During the first half of the 19th century, when the first wave of immigrants arrived, New Year’s Day exceeded Christmas in importance. On January 1, Franco-Americans exchanged small gifts,  and children found presents under the tree or near the manger in the parlor. Sometimes their parents told them the presents came from le Pere Noel (a skinny version of Santa Claus) or l’Enfant Jesus.

Family and friends visited each other over the holidays, which stretched from Christmas Eve to January 6, the Feast of the Epiphany or la Fete des Rois. Franco-Americans would go to house parties in their neighborhoods in Nashua, Berlin and on the west side of Manchester, N.H.  Other cities with vibrant Franco-American neighborhoods included Lewiston and Biddeford, Maine; Warwick and Woonsocket, R.I.; Fall River and Lowell, Mass.;  St. Albans and Burlington, Vt.; and Bristol and Waterbury, Conn.

Historian Yves Roby noted that New Year’s was often a sad day for the Quebecois newcomers who worked in the mills. Because it wasn’t a federal holiday, the reveillon was replaced by a regular work day. Sometime before World War II, a Franco-American millworker complained,

Next Monday (January 1st), while our brothers and other relatives in Canada are celebrating New Year’s Day, we shall be going about our daily occupations.

Holy Day of Obligation

The Roman Catholic parish was central to life in New England’s Little Canadas, and New Year’s Mass was central to the holiday.

On the last Sunday of the year, the local church auctioned off unrented pews and parishioners elected new churchwardens, known as marguilliers.

St. Ann’s Church in Woonsocket, R.I.

Catholics celebrate the ‘Solemnity of Mary, the Mother of God’ as a Holy Day of Obligation on New Year’s Day. At the end of the New Year’s Mass, the outgoing officer, along with an altar boy or the sexton holding a lighted candle, led his successor to the marguilliers’ pew.

Sometimes parishioners made a special door-to-door collection for the poor on New Year’s Day.

Many Franco-American families gathered before the reveillon for a solemn and emotional moment. They came to the home of the grandparents or parents, and the oldest son asked for the blessing. In The French-Canadian Heritage in New England, Gerard Breault wrote in 1986,

Everyone knelt before the grandfather who gave a benediction similar to that of the priest at the end of mass. As he made the sign of the cross over everyone, or each individual, he said: “Que Dieu vous benisse au nom du Pere et du Fils et du Saint Esprit.
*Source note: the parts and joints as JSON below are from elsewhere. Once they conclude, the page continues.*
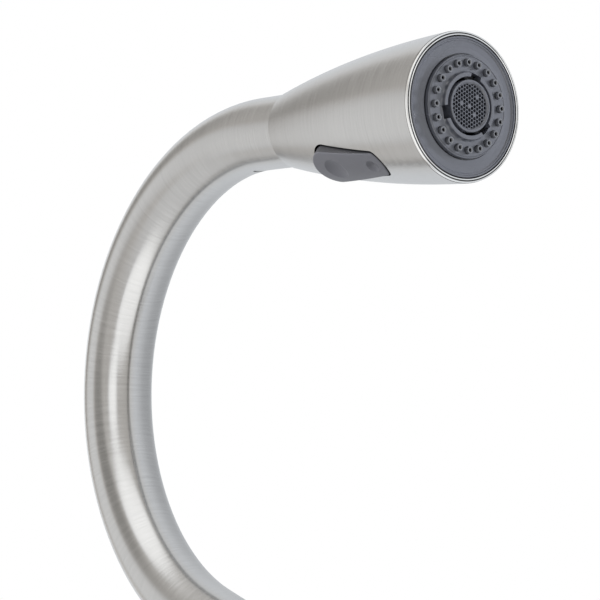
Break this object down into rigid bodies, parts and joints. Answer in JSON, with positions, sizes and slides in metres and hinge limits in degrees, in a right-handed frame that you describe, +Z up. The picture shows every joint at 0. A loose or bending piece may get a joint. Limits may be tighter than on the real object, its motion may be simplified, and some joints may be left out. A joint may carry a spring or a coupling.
{
  "type": "pull-down kitchen faucet",
  "caption": "Single-lever kitchen faucet with a high swivelling gooseneck spout and a bell-shaped pull-down spray head with a rocker that switches between stream and spray.",
  "frame": {"origin": "centre of the base's underside, on the deck and on the shank's axis", "axes": "+Z up along the riser; the spout reaches towards -Y; the lever stands on the +X side"},
  "size_m": [0.0962, 0.2759, 0.5048],
  "materials": {
    "brushed_nickel": "fine brushed around each axis",
    "polished_metal": "polished",
    "brass": "machined",
    "steel": "plain stainless steel",
    "supply_tube": "drawn stainless steel tube",
    "black_rubber": "matt",
    "white_plastic": "moulded acetal",
    "ceramic": "lapped ceramic",
    "black_plastic": "moulded, satin",
    "face_plastic": "moulded dark slate grey, satin",
    "nozzle_silicone": "soft silicone",
    "toggle_plastic": "soft-touch dark grey",
    "hose_braid": "fine nylon braid",
    "index_plastic": "plain grey plug"
  },
  "bodies": {
    "base": {"base_ring": "brushed_nickel", "deck_gasket": "black_rubber", "body_housing": "brushed_nickel", "valve_body": "brass", "neck_collar": "brushed_nickel", "threaded_shank": "brass", "rubber_washer": "black_rubber", "steel_washer": "steel", "mounting_nut": "black_plastic", "jack_screws": "steel", "hot_tube": "supply_tube", "cold_tube": "supply_tube", "mixed_tube": "supply_tube", "tube_nipples": "brass", "hose_tail_fitting": "brass", "cartridge_case": "white_plastic", "cartridge_seals": "black_rubber", "fixed_disc": "ceramic", "cartridge_nut": "brass", "dome_cap": "polished_metal", "swivel_bushes": "white_plastic", "spout_retainer_screw": "steel"},
    "rotor": {"cartridge_rotor": "white_plastic", "stem_pin": "steel"},
    "disc": {"moving_disc": "ceramic", "disc_carrier": "white_plastic"},
    "handle": {"cartridge_stem": "steel", "handle_hub": "brushed_nickel", "handle_set_screw": "steel", "index_button": "index_plastic", "handle_lever": "brushed_nickel"},
    "spout": {"spout_tube": "brushed_nickel", "dock_set_screw": "steel", "spout_sleeve": "brass", "spout_o_ring": "black_rubber", "dock_collar": "white_plastic", "spray_hose": "hose_braid"},
    "hose_end": {"hose_ferrule": "steel", "hose_washer": "black_rubber", "hose_nut": "brass"},
    "head": {"head_shell": "brushed_nickel", "rim_ring": "polished_metal", "head_core": "black_plastic", "toggle_pin": "steel", "check_valve_case": "white_plastic", "check_valve_spring": "steel", "inlet_screen": "steel", "face_ring": "face_plastic", "nozzle_plate": "face_plastic", "nozzle_mat": "nozzle_silicone", "distributor": "white_plastic", "face_seal": "black_rubber", "aerator_housing": "face_plastic", "aerator_grid": "face_plastic", "aerator_o_ring": "black_rubber"},
    "toggle": {"toggle": "toggle_plastic"},
    "diverter": {"diverter_spool": "white_plastic", "diverter_o_rings": "black_rubber"},
    "check_poppet": {"check_valve_poppet": "white_plastic"}
  },
  "joints": [
    {"name": "spout_swivel", "type": "hinge", "parent": "base", "child": "spout", "pos_m": [0, 0, 0.12], "axis": [0, 0, 1], "continuous": true},
    {"name": "pull_out", "type": "slide", "parent": "spout", "child": "hose_end", "axis": [0, -0.309, -0.9511], "range_m": [0, 0.25], "deforming": ["spray_hose"]},
    {"name": "head_swivel", "type": "hinge", "parent": "hose_end", "child": "head", "pos_m": [0, -0.19489, 0.28737], "axis": [0, -0.309, -0.9511], "continuous": true},
    {"name": "toggle_rock", "type": "hinge", "parent": "head", "child": "toggle", "pos_m": [-0.01027, -0.19806, 0.23581], "axis": [0.7826, 0.592, -0.1924], "range_deg": [0, 8.5]},
    {"name": "diverter_slide", "type": "slide", "parent": "head", "child": "diverter", "axis": [0, -0.309, -0.9511], "range_m": [0, 0.0015]},
    {"name": "check_poppet_lift", "type": "slide", "parent": "head", "child": "check_poppet", "axis": [0, -0.309, -0.9511], "range_m": [0, 0.0025], "stiffness_N_per_m": 200, "springref_m": -0.003, "deforming": ["check_valve_spring"]},
    {"name": "temperature", "type": "hinge", "parent": "base", "child": "rotor", "pos_m": [0, 0, 0.066], "axis": [1, 0, 0], "range_deg": [-45, 45]},
    {"name": "lever_lift", "type": "hinge", "parent": "rotor", "child": "handle", "pos_m": [0.044, 0, 0.066], "axis": [0, 1, 0], "range_deg": [0, 25]},
    {"name": "disc_slide", "type": "slide", "parent": "rotor", "child": "disc", "axis": [0, 0, 1], "range_m": [0, 0.0053]}
  ],
  "couplings": [
    {"joint": "diverter_slide", "follows": "toggle_rock", "m_per_rad": 0.009},
    {"joint": "disc_slide", "follows": "lever_lift", "m_per_rad": 0.011905}
  ]
}
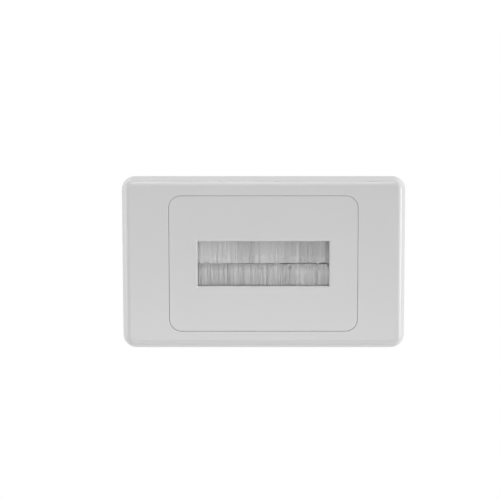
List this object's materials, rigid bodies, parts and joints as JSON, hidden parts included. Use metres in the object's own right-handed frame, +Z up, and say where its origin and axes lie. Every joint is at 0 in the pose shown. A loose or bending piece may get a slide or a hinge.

Amen.”

Always the tourtiere.

Then, wrote Breault, the blessing was followed by the classic Franco-American New Year’s wish: Je vous souhaite une bonne et heureuse annee, une bonne sante, et le paradis a la fin de vos jours! , or

I wish you a prosperous and happy New Year, good health, and eternal bliss when you pass on.

After the blessing, everyone stood up, kissed or shook hands and wished each other good fortune.

The Reveillon

Not quite a reveillon: Franco-American potato farmer and his family eat dinner in Wallagrass, Maine. Photo courtesy Library of Congress.

Not quite a reveillon: Franco-American potato farmer and his family eat dinner in Wallagrass, Maine. Photo courtesy Library of Congress.

Le reveillon, translated, means ‘the awakening.’ For some, that signifies a religious awakening. For others it means staying up all night for neighborhood house parties during the holiday season.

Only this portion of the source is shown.